April Little, a tax partner at Grant Thornton, says as companies move through reporting periods until they’ve fully reflected the new tax law, they may face questions from auditors regarding prior period accounting. Anytime companies are going back and adjusting prior period financials, it’s done through a lens of whether the adjustment is a refinement based on new information or a correction.

“Eventually, you have to finalize and say pencils down, we’re done,” says Little. “To the extent there are changes from how you initially reported, you have to go back and say are we refining estimates? Or was that information that was known or knowable at an earlier date and we simply didn’t thoroughly do the calculations?” She believes auditors may challenge companies on whether they’re refining estimates in subsequent periods or determining impacts that should have been determined and reported sooner.

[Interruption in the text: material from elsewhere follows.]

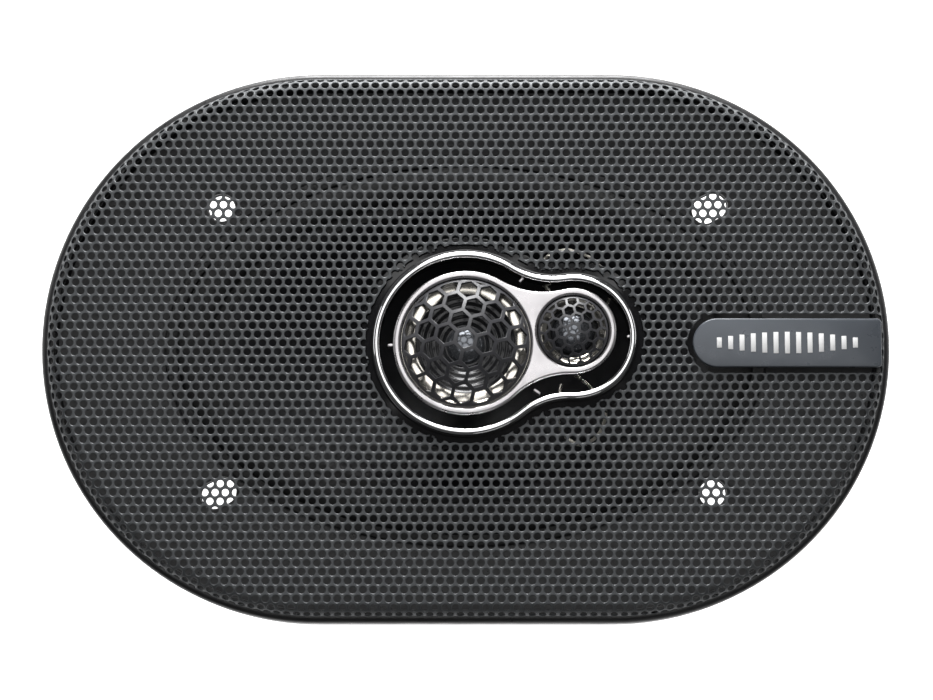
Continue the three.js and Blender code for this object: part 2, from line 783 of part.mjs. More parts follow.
// ---------------------------------------------------------------- tweeter pod
function addPod() {
  const postTop = podFloorZ;
  const postZ = basketZ + poleRise;
  const post = turned([
    [0, backPlateZ + GAP],
    [studRadius, backPlateZ + GAP],
    [studRadius, postZ],
    [postRadius, postZ],
    [postRadius, postTop - postFootHeight],
    [postFootRadius, postTop],
    [0, postTop],
  ]);
  add("pod_post", post, blackPlastic, pod);

  const bezelLoop = eight(podLargeRadius, podSmallRadius, podWaist);
  const wallLine = rectangle(bezelOverhang, bezelOverhang + podWall, podFloorZ, bezelZ);
  const wall = band(bezelLoop, wallLine);
  const floor = prism(bezelLoop(bezelOverhang + weld), podFloorZ, podInsideZ);
  const ribReach = ribLength + podWall / 2;
  const ribX = lobeSpacing * ribPlace;
  const wallY = bezelLoop(bezelOverhang).reduce((a, b) =>
    Math.abs(b[0] - ribX) < Math.abs(a[0] - ribX) ? b : a,
  )[1];
  const ribY = Math.abs(wallY) + ribReach / 2 - podWall / 2;
  const ribs = [1, -1].map((side) =>
    box(ribWidth, ribReach, ribHeight, ribX, side * ribY, bezelZ - ribDrop - ribHeight / 2),
  );
  add("pod_housing", join(wall, floor, ...ribs), glossBlack, pod);

  const bezel = cut(
    prism(bezelLoop(0), bezelZ, bezelTopZ),
    ring(0, midBoreRadius, bezelZ - overrun, bezelTopZ + overrun, 40),
    ring(0, tweeterBoreRadius, bezelZ - overrun, bezelTopZ + overrun, 28, lobeSpacing),
  );
  add("pod_bezel", bezel, satinSilver, pod);
  addMidrange();
  addTweeter();
}

// The bright ring round each unit, sloping from the grille's edge down to the unit's face.
function reflector(boreRadius, slope, x, segments) {
  const outer = boreRadius - GAP;
  return turned(
    [
      [outer - slope, unitTopZ],
      [outer, unitTopZ],
      [outer, reflectorTopZ],
      [outer - reflectorWall, reflectorTopZ],
    ],
    segments,
    x,
    0,
  );
}

function addMidrange() {
  const magnetTop = podInsideZ + midMagnetThickness;
  add("midrange_magnet", ring(0, midMagnetRadius, podInsideZ, magnetTop, 28), ferrite, pod);
  const frame = turned(
    [
      [midNeckRadius + midNeckGap, magnetTop],
      [midMagnetRadius, magnetTop],
      [midFrameRadius, unitTopZ - midFrameWall],
      [midFrameRadius, unitTopZ],
      [midConeEdge + midEdgeGap, unitTopZ],
      [midConeEdge + midEdgeGap, unitTopZ - midFrameWall],
      [midMagnetRadius - midFrameFloor, magnetTop + midFrameFloor],
      [midNeckRadius + midNeckGap, magnetTop + midFrameFloor],
    ],
    32,
  );
  add("midrange_frame", frame, blackSteel, pod);
  const neckZ = magnetTop + midConeRise;
  const coneTop = unitTopZ - midConeDrop;
  const cone = turned(
    [
      [midNeckRadius, neckZ],
      [midConeEdge, coneTop - midConeWall],
      [midConeEdge, coneTop],
      [midNeckRadius, neckZ + midConeWall],
    ],
    32,
  );
  add("midrange_cone", cone, conePaper, pod);
  const capRadius = midNeckRadius + midCapOverlap;
  const cap = domeShell(capRadius, midCapHeight, capWall, neckZ + midCapOverlap, 0, 16, 3);
  add("midrange_cap", cap, silkFilm, pod);
  const coilFoot = magnetTop + midTravel + GAP;
  const coilOuter = midNeckRadius - GLUE_GAP;
  const coil = ring(coilOuter - midCoilWall, coilOuter, coilFoot, neckZ + midConeWall, 20);
  add("midrange_coil", coil, copper, pod);
  add("midrange_reflector", reflector(midBoreRadius, midReflectorSlope, 0, 36), chrome, pod);
  const dome = domeShell(midBoreRadius - GAP, midDomeHeight, domeThickness, grilleSeatZ, 0, 28, 5);
  add("midrange_grille", dome, blackPlastic, pod);
}

function addTweeter() {
  const magnetTop = podInsideZ + tweeterMagnetThickness;
  const magnet = ring(0, tweeterMagnetRadius, podInsideZ, magnetTop, 24, lobeSpacing);
  add("tweeter_magnet", magnet, ferrite, pod);
  const frame = turned(
    [
      [tweeterDomeRadius - tweeterFrameLip, magnetTop],
      [tweeterFrameRadius, magnetTop],
      [tweeterFrameRadius, unitTopZ],
      [tweeterDomeRadius + tweeterEdgeGap, unitTopZ - tweeterFlare],
      [tweeterDomeRadius + tweeterEdgeGap, magnetTop + tweeterFrameFloor],
      [tweeterDomeRadius - tweeterFrameLip, magnetTop + tweeterFrameFloor],
    ],
    24,
    lobeSpacing,
    0,
  );
  add("tweeter_frame", frame, blackPlastic, pod);
  const domeZ = unitTopZ - tweeterDomeDrop;
  const diaphragm = domeShell(tweeterDomeRadius, tweeterDomeRise, capWall, domeZ, lobeSpacing, 18, 4);
  add("tweeter_dome", diaphragm, silkFilm, pod);
  const coilOuter = tweeterDomeRadius - tweeterCoilInset;
  const [coilFoot, coilTop] = [magnetTop + tweeterCoilRise, domeZ - GLUE_GAP];
  const coil = ring(coilOuter - tweeterCoilWall, coilOuter, coilFoot, coilTop, 20, lobeSpacing);
  add("tweeter_coil", coil, copper, pod);
  const bright = reflector(tweeterBoreRadius, tweeterReflectorSlope, lobeSpacing, 28);
  add("tweeter_reflector", bright, chrome, pod);
  const grilleDome = domeShell(
    tweeterBoreRadius - GAP,
    tweeterDomeHeight,
    domeThickness * tweeterGrilleShare,
    grilleSeatZ,
    lobeSpacing,
    24,
    4,
  );
  add("tweeter_grille", grilleDome, blackPlastic, pod);
}

// ---------------------------------------------------------------- terminals and wiring
function addTerminals() {
  const boardTop = ledgeZ;
  const boardY = -boardInset - boardDepth / 2;
  const board = box(boardLength, boardDepth, boardThickness, 0, boardY, boardTop - boardThickness / 2);
  const funnelFoot = ledgeOuterRadius + steel + GAP;
  const clearFunnel = ring(0, funnelFoot, boardTop - 2 * boardThickness, boardTop + overrun, 40);
  add("terminal_board", cut(board, clearFunnel), phenolic);
  const bladeZ = boardTop - boardThickness - bladeThickness;
  const bladeStartY = -boardInset - boardDepth + bladeSeat;
  const blades = [
    ["terminal_positive", positiveBladeWidth, -1],
    ["terminal_negative", negativeBladeWidth, 1],
  ];
  blades.forEach(([name, width, side]) => {
    const length = bladeSeat + bladeLength;
    const x = (side * bladeSpacing) / 2;
    const [y, z] = [bladeStartY - length / 2, bladeZ + bladeThickness / 2];
    const tongue = box(width, length, bladeThickness, x, y, z);
    add(name, tongue, zincSteel);
    const rivetY = bladeStartY - bladeSeat / 2;
    const rivetTop = ring(0, bladeRivetRadius, bladeZ - bladeRivetHead, bladeZ, 12, x, rivetY);
    add(name.replace("terminal", "terminal_rivet"), rivetTop, zincSteel);
  });
  const tabTop = ledgeZ + steel;
  const capY = -boardInset - capacitorStandOff;
  const midCap = bar(midCapRadius, midCapLength, 0, capY, tabTop + midCapRadius);
  add("midrange_capacitor", midCap, capacitorSleeve);
  const smallY = capY - midCapRadius - tweeterCapRadius - GAP;
  const smallCap = bar(tweeterCapRadius, tweeterCapLength, 0, smallY, tabTop + tweeterCapRadius);
  add("tweeter_capacitor", smallCap, capacitorSleeve);
}

// Flexible leads from the board, through the basket's windows, to the cone. Then two leads that loop
// from the pod's small lobe round to its post.
function addLeads() {
  const wallY = THREE.MathUtils.lerp(ledgeOuterRadius, funnelTopRadius, leadCrossing);
  const wallZ = THREE.MathUtils.lerp(ledgeZ, flangeZ, leadCrossing) + steel;
  [-1, 1].forEach((side) => {
    const points = [
      [side * 15.2, -boardInset - 11, ledgeZ + GAP + leadRadius],
      [side * 16, -wallY - 3.4, wallZ - 2.5],
      [side * 17, -wallY + 0.6, wallZ],
      [side * 17, -wallY + 10, wallZ - 0.5],
      [side * 14, -wallY + 18, wallZ + 1],
      [side * 12.5, -coneNeckRadius - 13.75, coneNeckZ + 10.2],
    ];
    const name = side < 0 ? "tinsel_lead_positive" : "tinsel_lead_negative";
    add(name, wire(points, leadRadius, 18), tinsel);
  });
  const lobeX = lobeSpacing * Math.cos(degrees(podAngle));
  const lobeY = lobeSpacing * Math.sin(degrees(podAngle));
  const postX = postRadius + leadRadius + GAP;
  const loops = {
    pod_lead_upper: [
      [lobeX - 7.5, lobeY + 15.1, podFloorZ + 3],
      [lobeX - 11.4, lobeY + 20.4, podFloorZ + 5],
      [lobeX - 9.1, lobeY + 26.9, podFloorZ + 6.5],
      [lobeX - 1.1, lobeY + 29.4, podFloorZ + 7],
      [lobeX + 8.9, lobeY + 24.9, podFloorZ + 6],
      [lobeX + 13.9, lobeY + 14.9, podFloorZ + 1],
      [lobeX + 2.9, lobeY + 2.9, podFloorZ - 9],
      [20, 2.5, podFloorZ - 12],
      [postX, 1, podFloorZ - 10],
    ],
    pod_lead_lower: [
      [lobeX - 3.9, lobeY - 17.1, podFloorZ + 3],
      [lobeX - 5.2, lobeY - 28.1, podFloorZ + 5],
      [lobeX - 3.1, lobeY - 35.1, podFloorZ + 6.5],
      [lobeX + 2.9, lobeY - 38.6, podFloorZ + 7],
      [lobeX + 9.4, lobeY - 34.1, podFloorZ + 6],
      [lobeX + 10.9, lobeY - 24.1, podFloorZ + 1],
      [lobeX + 0.9, lobeY - 12.1, podFloorZ - 10],
      [20, -3, podFloorZ - 15],
      [postX, -1, podFloorZ - 14],
    ],
  };
  Object.entries(loops).forEach(([name, points]) => add(name, wire(points, leadRadius, 28), tinsel));
}

addMotor();
addBasket();
addBasketRivets();
addMovingAssembly();
addBaseRing();
addGrille();
addPod();
addTerminals();
addLeads();

export default speaker;
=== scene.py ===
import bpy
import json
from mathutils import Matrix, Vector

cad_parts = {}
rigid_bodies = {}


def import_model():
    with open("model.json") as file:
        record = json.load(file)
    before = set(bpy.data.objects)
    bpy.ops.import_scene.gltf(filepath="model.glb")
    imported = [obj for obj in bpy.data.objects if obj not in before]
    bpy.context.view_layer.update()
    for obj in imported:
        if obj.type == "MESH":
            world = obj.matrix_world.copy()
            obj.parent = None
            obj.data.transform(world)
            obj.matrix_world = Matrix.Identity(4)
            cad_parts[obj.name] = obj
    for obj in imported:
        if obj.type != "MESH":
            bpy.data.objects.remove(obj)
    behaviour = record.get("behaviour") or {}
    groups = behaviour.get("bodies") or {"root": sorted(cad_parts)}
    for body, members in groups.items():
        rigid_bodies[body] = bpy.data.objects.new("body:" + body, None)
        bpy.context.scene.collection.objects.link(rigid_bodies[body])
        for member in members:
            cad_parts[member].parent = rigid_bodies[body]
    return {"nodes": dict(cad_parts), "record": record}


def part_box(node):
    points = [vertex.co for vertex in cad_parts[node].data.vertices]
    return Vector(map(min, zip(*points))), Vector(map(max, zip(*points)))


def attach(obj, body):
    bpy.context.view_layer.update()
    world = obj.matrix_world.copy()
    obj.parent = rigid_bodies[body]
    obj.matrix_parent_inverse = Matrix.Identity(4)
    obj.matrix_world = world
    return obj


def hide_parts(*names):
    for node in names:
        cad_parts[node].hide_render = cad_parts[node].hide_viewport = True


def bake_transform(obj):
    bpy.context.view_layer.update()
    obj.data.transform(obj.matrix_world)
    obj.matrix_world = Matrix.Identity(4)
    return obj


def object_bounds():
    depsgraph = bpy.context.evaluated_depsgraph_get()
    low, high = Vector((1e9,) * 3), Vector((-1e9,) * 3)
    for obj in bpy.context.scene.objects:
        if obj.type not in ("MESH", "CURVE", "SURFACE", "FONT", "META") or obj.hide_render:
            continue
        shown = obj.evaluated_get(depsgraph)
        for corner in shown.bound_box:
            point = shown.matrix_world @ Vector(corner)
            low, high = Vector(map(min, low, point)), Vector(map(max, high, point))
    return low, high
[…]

While SAB 118 answers the burning question at the time of enactment regarding how reporting would be handled, it still leaves unanswered other questions that the Financial Accounting Standards Board may take up separately. The American Bankers Association and others have asked FASB to consider the effects on earnings and regulatory capital of reflecting the reduced corporate rate on unrealized gains and losses currently sitting in accumulated other comprehensive income. FASB has set a meeting date to determine whether it will take up new guidance on the issue.

FASB also plans to consider whether the tax liability on the deemed repatriation of foreign earnings, which will be payable for several years into the future rather than in a lump sum, should be discounted to reflect time value of money. Book and tax rules differ on this point, leaving companies uncertain how to proceed.

FASB also will consider developing new guidance on whether the alternative minimum tax credits that become refundable should also be discounted, how companies should account for the base erosion anti-abuse tax, and the accounting for global intangible low-taxed income. The board also will consider whether to extend SAB 118 relief provisions to private companies.